-- begin --

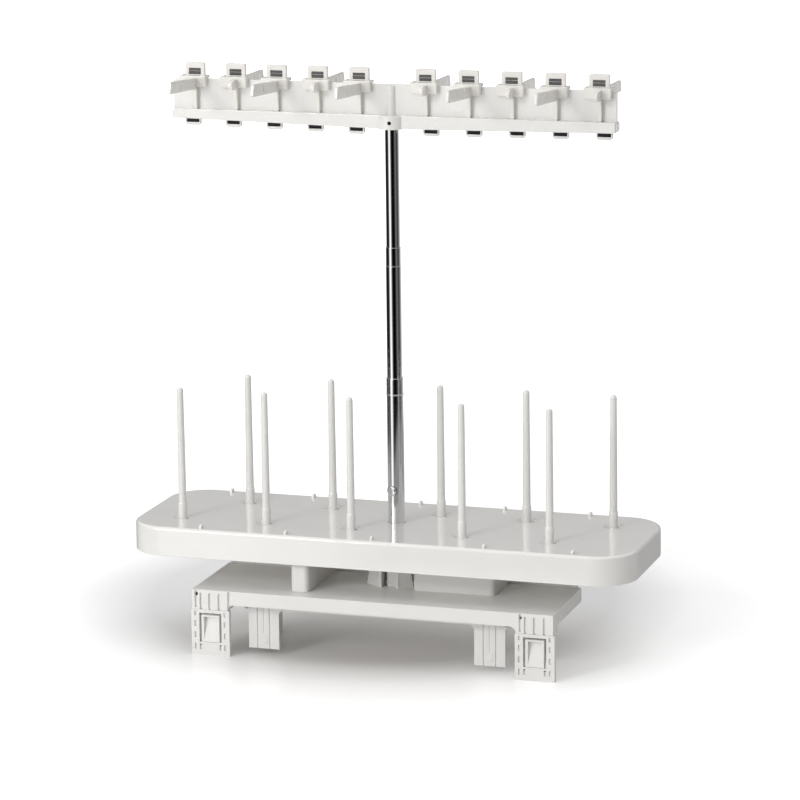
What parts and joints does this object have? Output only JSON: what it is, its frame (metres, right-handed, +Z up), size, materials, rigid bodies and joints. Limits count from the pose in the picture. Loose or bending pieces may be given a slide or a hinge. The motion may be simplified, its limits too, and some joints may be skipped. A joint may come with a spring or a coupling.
{
  "type": "thread rack",
  "caption": "Thread rack for a sewing machine: a clip-on tray of upright spool pins and a telescopic mast that holds a bar of thread guides above them.",
  "frame": {"origin": "on the surface the legs stand on, straight below the mast axis; the bounding box is centred on it, but for 2.6 mm towards the front", "axes": "+X along the tray to the right, +Y to the back, +Z up along the mast"},
  "size_m": [0.4072, 0.1348, 0.4566],
  "materials": {
    "white_gloss": "gloss",
    "white_satin": "satin",
    "chrome_tube": "polished",
    "steel": "satin",
    "dark_plastic": "matte",
    "dark_screw": "satin"
  },
  "bodies": {
    "stand": {"tray": "white_gloss", "base_platform": "white_satin", "inner_bracket": "white_satin", "left_riser": "white_satin", "right_riser": "white_satin", "mast_socket": "white_satin", "left_clip_leg": "white_satin", "right_clip_leg": "white_satin", "mast_spigot": "steel", "lower_tube": "chrome_tube", "tray_screws": "steel", "socket_screws": "steel", "bracket_screws": "steel", "clip_screws": "steel", "button_spring": "steel"},
    "mast_foot": {"middle_glide": "dark_plastic"},
    "mast_middle": {"middle_tube": "chrome_tube"},
    "guide_head": {"upper_tube": "chrome_tube", "upper_glide": "dark_plastic", "guide_bar": "white_gloss", "hub_screw": "dark_screw", "thread_guide_1": "white_gloss", "thread_guide_2": "white_gloss", "thread_guide_3": "white_gloss", "thread_guide_4": "white_gloss", "thread_guide_5": "white_gloss", "thread_guide_6": "white_gloss", "thread_guide_7": "white_gloss", "thread_guide_8": "white_gloss", "thread_guide_9": "white_gloss", "thread_guide_10": "white_gloss", "brake_pads": "dark_plastic", "lower_eyelets": "dark_plastic"},
    "mast_button": {"mast_button": "chrome_tube"},
    "left_latch": {"left_latch": "white_satin"},
    "right_latch": {"right_latch": "white_satin"},
    "spool_pin_1": {"spool_pin_1": "white_gloss"},
    "spool_pin_2": {"spool_pin_2": "white_gloss"},
    "spool_pin_3": {"spool_pin_3": "white_gloss"},
    "spool_pin_4": {"spool_pin_4": "white_gloss"},
    "spool_pin_5": {"spool_pin_5": "white_gloss"},
    "spool_pin_6": {"spool_pin_6": "white_gloss"},
    "spool_pin_7": {"spool_pin_7": "white_gloss"},
    "spool_pin_8": {"spool_pin_8": "white_gloss"},
    "spool_pin_9": {"spool_pin_9": "white_gloss"},
    "spool_pin_10": {"spool_pin_10": "white_gloss"}
  },
  "joints": [
    {"name": "mast_lower_slide", "type": "slide", "parent": "stand", "child": "mast_foot", "axis": [0, 0, -1], "range_m": [0, 0.058]},
    {"name": "mast_turn", "type": "hinge", "parent": "mast_foot", "child": "mast_middle", "pos_m": [0, 0, 0.25], "axis": [0, 0, 1], "continuous": true},
    {"name": "mast_upper_slide", "type": "slide", "parent": "mast_middle", "child": "guide_head", "axis": [0, 0, -1], "range_m": [0, 0.091]},
    {"name": "mast_button_press", "type": "slide", "parent": "stand", "child": "mast_button", "axis": [0.2504, 0.9681, 0], "range_m": [0, 0.0022], "stiffness_N_per_m": 500, "springref_m": -0.001, "deforming": ["button_spring"]},
    {"name": "left_latch_flex", "type": "hinge", "parent": "stand", "child": "left_latch", "pos_m": [-0.1315, -0.0671, 0.0096], "axis": [1, 0, 0], "range_deg": [-6, 2], "stiffness_Nm_per_rad": 0.4},
    {"name": "right_latch_flex", "type": "hinge", "parent": "stand", "child": "right_latch", "pos_m": [0.1315, -0.0671, 0.0096], "axis": [1, 0, 0], "range_deg": [-6, 2], "stiffness_Nm_per_rad": 0.4},
    {"name": "spool_pin_1_turn", "type": "hinge", "parent": "stand", "child": "spool_pin_1", "pos_m": [-0.1676, -0.02975, 0.0995], "axis": [0, 0, 1], "range_deg": [0, 90]},
    {"name": "spool_pin_2_turn", "type": "hinge", "parent": "stand", "child": "spool_pin_2", "pos_m": [-0.1326, 0.02975, 0.0995], "axis": [0, 0, 1], "range_deg": [0, 90]},
    {"name": "spool_pin_3_turn", "type": "hinge", "parent": "stand", "child": "spool_pin_3", "pos_m": [-0.0976, -0.02975, 0.0995], "axis": [0, 0, 1], "range_deg": [0, 90]},
    {"name": "spool_pin_4_turn", "type": "hinge", "parent": "stand", "child": "spool_pin_4", "pos_m": [-0.0626, 0.02975, 0.0995], "axis": [0, 0, 1], "range_deg": [0, 90]},
    {"name": "spool_pin_5_turn", "type": "hinge", "parent": "stand", "child": "spool_pin_5", "pos_m": [-0.0276, -0.02975, 0.0995], "axis": [0, 0, 1], "range_deg": [0, 90]},
    {"name": "spool_pin_6_turn", "type": "hinge", "parent": "stand", "child": "spool_pin_6", "pos_m": [0.0276, 0.02975, 0.0995], "axis": [0, 0, 1], "range_deg": [0, 90]},
    {"name": "spool_pin_7_turn", "type": "hinge", "parent": "stand", "child": "spool_pin_7", "pos_m": [0.0626, -0.02975, 0.0995], "axis": [0, 0, 1], "range_deg": [0, 90]},
    {"name": "spool_pin_8_turn", "type": "hinge", "parent": "stand", "child": "spool_pin_8", "pos_m": [0.0976, 0.02975, 0.0995], "axis": [0, 0, 1], "range_deg": [0, 90]},
    {"name": "spool_pin_9_turn", "type": "hinge", "parent": "stand", "child": "spool_pin_9", "pos_m": [0.1326, -0.02975, 0.0995], "axis": [0, 0, 1], "range_deg": [0, 90]},
    {"name": "spool_pin_10_turn", "type": "hinge", "parent": "stand", "child": "spool_pin_10", "pos_m": [0.1676, 0.02975, 0.0995], "axis": [0, 0, 1], "range_deg": [0, 90]}
  ]
}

-- end --

**TASK TO CARRY OUT:** Exactly how many lines of the listing above contain the string "joints"? Give no more than the number.

**WORKED SOLUTION:** 2